Appealing directly to the UK’s bosses, Mr Sunak said:

The Government is doing its best to stand behind you and I’m asking you to do your best to stand behind our workers.

We want to look back on this moment and remember the many small acts of kindness done by us and to us.

We want to look back on this time and remember how we thought first of others and acted with decency.

We want to look back on this time and remember how in the face of a generation-defining moment, we undertook a collective national effort and we stood together. It’s on all of us.

Unite Assistant General Secretary Howard Beckett welcomed the measures announced by the Chancellor, calling them “a slap in the face to those employers who wanted to use this crisis to attack employees’ terms and conditions.”
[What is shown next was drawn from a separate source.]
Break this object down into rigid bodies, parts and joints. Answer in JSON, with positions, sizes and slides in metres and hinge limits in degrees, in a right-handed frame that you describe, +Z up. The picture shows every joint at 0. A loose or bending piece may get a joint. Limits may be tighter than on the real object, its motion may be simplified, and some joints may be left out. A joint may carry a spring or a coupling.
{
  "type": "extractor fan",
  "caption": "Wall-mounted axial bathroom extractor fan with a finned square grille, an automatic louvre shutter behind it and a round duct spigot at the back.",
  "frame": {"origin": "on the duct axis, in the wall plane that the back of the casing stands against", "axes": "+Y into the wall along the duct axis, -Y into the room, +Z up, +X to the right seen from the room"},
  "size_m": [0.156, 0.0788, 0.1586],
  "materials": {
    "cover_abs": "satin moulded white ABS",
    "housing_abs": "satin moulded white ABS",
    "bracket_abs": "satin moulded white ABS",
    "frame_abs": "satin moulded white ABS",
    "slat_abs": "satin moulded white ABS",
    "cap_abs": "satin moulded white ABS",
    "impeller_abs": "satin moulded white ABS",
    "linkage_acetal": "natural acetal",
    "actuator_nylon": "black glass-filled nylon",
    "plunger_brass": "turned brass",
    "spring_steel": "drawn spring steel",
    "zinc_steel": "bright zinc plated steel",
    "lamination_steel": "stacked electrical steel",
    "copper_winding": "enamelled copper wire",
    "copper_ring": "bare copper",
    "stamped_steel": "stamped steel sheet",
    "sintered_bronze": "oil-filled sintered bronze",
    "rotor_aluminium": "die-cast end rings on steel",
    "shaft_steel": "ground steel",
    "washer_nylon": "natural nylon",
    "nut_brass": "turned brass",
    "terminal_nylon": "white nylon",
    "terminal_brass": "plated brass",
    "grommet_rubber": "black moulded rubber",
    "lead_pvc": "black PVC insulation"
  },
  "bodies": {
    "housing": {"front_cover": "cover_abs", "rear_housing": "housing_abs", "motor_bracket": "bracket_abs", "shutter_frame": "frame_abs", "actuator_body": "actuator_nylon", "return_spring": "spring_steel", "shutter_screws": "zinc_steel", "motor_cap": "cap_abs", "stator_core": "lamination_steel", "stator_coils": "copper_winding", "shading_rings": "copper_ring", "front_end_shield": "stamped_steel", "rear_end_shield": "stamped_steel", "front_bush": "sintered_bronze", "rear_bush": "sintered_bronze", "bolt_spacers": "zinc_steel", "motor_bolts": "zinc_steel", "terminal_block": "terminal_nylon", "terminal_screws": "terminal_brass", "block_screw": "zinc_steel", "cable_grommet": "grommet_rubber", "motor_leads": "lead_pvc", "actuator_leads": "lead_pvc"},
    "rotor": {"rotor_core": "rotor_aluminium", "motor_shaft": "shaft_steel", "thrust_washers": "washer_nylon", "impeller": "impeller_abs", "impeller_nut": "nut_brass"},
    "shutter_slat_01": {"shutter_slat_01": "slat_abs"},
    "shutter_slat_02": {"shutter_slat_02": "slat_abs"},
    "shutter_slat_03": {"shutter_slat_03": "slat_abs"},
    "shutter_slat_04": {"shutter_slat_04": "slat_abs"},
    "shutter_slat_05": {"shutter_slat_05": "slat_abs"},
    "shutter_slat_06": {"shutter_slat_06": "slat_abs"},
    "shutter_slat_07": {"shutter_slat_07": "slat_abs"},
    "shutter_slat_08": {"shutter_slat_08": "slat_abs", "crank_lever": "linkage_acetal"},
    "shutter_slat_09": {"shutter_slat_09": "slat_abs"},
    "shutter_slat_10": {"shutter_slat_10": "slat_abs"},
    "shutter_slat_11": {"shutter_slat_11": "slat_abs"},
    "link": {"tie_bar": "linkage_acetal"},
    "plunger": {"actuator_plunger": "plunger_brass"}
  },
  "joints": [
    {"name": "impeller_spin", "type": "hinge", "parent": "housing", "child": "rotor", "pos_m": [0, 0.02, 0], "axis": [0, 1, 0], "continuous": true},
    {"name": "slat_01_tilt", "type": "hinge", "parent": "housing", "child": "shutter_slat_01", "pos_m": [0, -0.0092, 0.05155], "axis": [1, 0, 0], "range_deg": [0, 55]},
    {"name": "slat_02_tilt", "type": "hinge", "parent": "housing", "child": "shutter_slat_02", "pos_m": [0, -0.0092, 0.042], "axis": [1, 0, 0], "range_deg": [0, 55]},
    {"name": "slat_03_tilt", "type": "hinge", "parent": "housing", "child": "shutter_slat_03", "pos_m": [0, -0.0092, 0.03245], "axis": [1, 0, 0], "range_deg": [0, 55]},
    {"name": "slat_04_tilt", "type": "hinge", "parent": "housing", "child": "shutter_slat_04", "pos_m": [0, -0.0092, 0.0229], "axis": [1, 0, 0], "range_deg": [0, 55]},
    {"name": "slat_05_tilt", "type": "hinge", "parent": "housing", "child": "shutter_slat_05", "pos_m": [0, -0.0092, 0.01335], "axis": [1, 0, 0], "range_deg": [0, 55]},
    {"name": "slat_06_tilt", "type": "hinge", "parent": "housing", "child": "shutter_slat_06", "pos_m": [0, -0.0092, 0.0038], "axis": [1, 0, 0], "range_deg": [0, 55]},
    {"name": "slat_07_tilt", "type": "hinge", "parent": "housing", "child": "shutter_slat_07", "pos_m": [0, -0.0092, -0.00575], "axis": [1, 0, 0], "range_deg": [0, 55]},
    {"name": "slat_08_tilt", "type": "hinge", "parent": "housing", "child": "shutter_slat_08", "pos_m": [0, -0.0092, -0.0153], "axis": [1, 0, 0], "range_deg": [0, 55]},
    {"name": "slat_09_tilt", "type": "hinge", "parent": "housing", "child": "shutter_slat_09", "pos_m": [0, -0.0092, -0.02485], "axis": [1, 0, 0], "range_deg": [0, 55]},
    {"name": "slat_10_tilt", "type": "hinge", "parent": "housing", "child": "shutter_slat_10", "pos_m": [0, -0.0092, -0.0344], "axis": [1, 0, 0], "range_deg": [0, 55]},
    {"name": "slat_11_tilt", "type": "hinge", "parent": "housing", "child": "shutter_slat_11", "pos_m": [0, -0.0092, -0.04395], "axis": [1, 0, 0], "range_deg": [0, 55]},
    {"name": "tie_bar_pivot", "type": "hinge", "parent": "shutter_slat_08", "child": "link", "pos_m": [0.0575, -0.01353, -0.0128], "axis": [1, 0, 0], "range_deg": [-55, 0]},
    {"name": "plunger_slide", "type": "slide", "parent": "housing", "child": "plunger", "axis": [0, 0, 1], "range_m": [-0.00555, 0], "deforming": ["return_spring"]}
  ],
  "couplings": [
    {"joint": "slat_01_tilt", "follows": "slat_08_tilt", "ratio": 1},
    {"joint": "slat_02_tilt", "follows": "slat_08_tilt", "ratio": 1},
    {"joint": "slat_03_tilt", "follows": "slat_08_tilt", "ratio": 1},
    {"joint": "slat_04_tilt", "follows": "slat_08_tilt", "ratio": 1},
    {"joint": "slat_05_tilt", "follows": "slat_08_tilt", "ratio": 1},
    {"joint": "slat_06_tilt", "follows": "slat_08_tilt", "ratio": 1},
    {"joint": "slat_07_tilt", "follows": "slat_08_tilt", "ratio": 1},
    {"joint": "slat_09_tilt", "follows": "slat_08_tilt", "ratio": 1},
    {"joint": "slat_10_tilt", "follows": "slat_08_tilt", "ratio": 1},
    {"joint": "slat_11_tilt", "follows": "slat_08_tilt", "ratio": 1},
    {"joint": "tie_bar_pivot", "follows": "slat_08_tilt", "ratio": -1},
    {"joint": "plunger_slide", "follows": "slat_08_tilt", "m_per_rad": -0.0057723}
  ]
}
However Mike Clancy, general secretary of the Prospect Union, said that the new measures came too late for workers who had already been laid off, before highlighting the plight of the UK’s 5 million or so self-employed workers.

Mr Clancy said:

There is still no real protection for freelance, self-employed and contract workers who seem not to be covered by the income protection scheme and are being left to struggle through the inadequate benefits system.
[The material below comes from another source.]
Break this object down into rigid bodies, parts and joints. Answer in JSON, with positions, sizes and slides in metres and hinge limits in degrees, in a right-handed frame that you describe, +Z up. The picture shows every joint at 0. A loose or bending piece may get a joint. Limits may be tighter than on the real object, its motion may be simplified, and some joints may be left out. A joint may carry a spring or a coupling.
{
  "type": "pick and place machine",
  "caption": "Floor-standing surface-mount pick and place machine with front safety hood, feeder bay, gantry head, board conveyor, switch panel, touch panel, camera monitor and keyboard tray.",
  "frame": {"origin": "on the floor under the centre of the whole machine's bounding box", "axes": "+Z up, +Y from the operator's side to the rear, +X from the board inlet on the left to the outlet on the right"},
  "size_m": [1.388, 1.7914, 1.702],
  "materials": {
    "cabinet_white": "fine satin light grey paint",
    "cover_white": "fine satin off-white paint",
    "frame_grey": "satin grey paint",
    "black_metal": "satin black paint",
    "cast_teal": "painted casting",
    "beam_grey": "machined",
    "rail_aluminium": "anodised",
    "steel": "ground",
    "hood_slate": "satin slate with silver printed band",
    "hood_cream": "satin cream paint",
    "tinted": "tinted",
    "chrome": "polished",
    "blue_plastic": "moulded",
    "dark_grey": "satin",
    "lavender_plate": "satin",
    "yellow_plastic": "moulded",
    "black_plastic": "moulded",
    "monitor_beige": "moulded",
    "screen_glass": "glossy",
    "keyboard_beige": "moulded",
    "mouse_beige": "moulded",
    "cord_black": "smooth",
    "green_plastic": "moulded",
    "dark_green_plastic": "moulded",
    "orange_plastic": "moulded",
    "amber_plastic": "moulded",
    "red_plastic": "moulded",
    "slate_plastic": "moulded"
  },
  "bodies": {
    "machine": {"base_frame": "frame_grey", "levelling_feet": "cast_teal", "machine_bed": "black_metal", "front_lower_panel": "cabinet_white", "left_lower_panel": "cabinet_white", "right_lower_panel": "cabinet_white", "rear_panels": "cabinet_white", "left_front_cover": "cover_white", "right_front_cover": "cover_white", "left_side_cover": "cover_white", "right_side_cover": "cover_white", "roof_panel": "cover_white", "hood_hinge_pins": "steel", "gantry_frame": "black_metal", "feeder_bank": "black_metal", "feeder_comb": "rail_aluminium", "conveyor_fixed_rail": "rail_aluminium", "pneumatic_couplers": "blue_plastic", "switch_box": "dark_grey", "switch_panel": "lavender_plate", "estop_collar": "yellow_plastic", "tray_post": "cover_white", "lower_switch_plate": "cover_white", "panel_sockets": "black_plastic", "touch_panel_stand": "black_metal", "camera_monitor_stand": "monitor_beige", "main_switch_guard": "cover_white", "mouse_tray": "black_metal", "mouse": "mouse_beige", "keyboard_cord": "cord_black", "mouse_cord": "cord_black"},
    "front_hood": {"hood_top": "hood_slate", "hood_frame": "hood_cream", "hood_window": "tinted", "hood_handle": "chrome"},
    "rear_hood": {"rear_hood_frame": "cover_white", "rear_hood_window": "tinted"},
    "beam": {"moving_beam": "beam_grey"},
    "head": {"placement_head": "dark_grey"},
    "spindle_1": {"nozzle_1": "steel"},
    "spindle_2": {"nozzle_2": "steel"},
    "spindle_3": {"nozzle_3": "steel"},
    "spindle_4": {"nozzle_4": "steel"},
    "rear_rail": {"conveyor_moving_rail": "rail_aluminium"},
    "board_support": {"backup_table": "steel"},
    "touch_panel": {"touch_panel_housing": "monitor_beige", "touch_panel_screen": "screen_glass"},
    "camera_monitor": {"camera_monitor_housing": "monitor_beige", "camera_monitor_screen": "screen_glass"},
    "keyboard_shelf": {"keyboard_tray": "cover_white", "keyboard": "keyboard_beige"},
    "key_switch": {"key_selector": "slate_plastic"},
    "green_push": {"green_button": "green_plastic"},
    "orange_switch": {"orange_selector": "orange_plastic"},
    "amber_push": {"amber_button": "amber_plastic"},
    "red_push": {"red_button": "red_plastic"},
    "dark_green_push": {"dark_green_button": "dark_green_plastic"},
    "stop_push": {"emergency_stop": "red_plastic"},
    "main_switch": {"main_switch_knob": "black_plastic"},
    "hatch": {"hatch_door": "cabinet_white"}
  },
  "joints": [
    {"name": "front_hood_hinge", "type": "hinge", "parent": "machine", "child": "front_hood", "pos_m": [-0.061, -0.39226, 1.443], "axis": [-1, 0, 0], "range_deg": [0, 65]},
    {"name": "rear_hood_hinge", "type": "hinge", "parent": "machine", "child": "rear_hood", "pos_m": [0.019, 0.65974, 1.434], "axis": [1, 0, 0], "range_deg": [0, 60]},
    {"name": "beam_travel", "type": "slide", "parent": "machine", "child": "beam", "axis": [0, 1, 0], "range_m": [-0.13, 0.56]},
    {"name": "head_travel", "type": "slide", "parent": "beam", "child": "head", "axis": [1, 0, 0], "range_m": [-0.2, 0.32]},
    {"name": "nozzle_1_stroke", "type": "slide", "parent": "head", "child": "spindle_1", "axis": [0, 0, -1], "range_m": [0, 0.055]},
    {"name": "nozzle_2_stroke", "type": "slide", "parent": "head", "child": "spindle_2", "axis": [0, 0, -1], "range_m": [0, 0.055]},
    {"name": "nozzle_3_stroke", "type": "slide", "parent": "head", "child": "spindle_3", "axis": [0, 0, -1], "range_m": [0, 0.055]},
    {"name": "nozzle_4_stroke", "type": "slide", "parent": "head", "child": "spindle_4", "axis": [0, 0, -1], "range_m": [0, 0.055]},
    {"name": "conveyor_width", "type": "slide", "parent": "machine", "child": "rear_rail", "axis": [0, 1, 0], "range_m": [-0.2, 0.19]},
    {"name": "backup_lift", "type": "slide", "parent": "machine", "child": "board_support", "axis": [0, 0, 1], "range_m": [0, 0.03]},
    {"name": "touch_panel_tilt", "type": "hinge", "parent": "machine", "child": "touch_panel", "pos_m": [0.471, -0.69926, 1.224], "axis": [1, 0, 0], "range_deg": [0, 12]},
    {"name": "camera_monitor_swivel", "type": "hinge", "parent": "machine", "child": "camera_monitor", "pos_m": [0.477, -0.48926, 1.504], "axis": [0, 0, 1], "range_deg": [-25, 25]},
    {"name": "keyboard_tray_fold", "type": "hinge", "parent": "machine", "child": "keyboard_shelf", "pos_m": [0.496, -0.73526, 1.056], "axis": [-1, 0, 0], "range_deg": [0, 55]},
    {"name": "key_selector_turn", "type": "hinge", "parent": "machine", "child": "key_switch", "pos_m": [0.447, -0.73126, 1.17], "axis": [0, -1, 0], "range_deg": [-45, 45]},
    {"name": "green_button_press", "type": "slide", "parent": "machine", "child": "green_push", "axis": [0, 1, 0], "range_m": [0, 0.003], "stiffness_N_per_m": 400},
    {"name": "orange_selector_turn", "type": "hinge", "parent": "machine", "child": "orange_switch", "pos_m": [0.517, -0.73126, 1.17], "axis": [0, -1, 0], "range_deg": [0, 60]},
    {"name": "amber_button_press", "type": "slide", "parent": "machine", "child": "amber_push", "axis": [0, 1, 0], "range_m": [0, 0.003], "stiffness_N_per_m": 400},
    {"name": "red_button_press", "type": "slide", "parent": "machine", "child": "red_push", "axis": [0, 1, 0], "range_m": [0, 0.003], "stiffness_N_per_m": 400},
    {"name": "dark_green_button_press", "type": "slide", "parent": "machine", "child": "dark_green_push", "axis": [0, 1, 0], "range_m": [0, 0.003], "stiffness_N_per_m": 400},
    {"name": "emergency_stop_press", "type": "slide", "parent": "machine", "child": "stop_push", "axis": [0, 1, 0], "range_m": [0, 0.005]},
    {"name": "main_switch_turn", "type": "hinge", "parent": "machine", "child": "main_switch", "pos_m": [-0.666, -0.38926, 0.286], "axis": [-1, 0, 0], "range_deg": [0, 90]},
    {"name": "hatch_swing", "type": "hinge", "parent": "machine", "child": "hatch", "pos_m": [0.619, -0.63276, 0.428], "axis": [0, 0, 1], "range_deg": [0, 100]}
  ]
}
TUC general secretary Frances O’Grady called the Chancellor’s announcement a “breakthrough” and said:

The Chancellor has shown real leadership. We’re glad he has listened to unions and taken vital steps to support working families.

Large-scale wage subsidies are the best way to boost household finances and keep businesses running, and they’ll help our economy bounce back after this crisis.

Employers across the economy can now be confident that they will be able to pay their wage bills. They must urgently reassure their staff that their jobs and livelihoods are safe.

However, Paddy Lillis, general secretary of the shopworkers’ union Usdaw, said the measures did not go far enough to protect the more vulnerable workers. He said:

There are many workers, particularly in retail, who are contracted for fairly few hours each week, but regularly work many more to make a weekly wage they can live on.

These short-hours contract workers rely on this regular additional money, so for their income to be drastically reduced to 80 per cent of contract pay will put them in real hardship.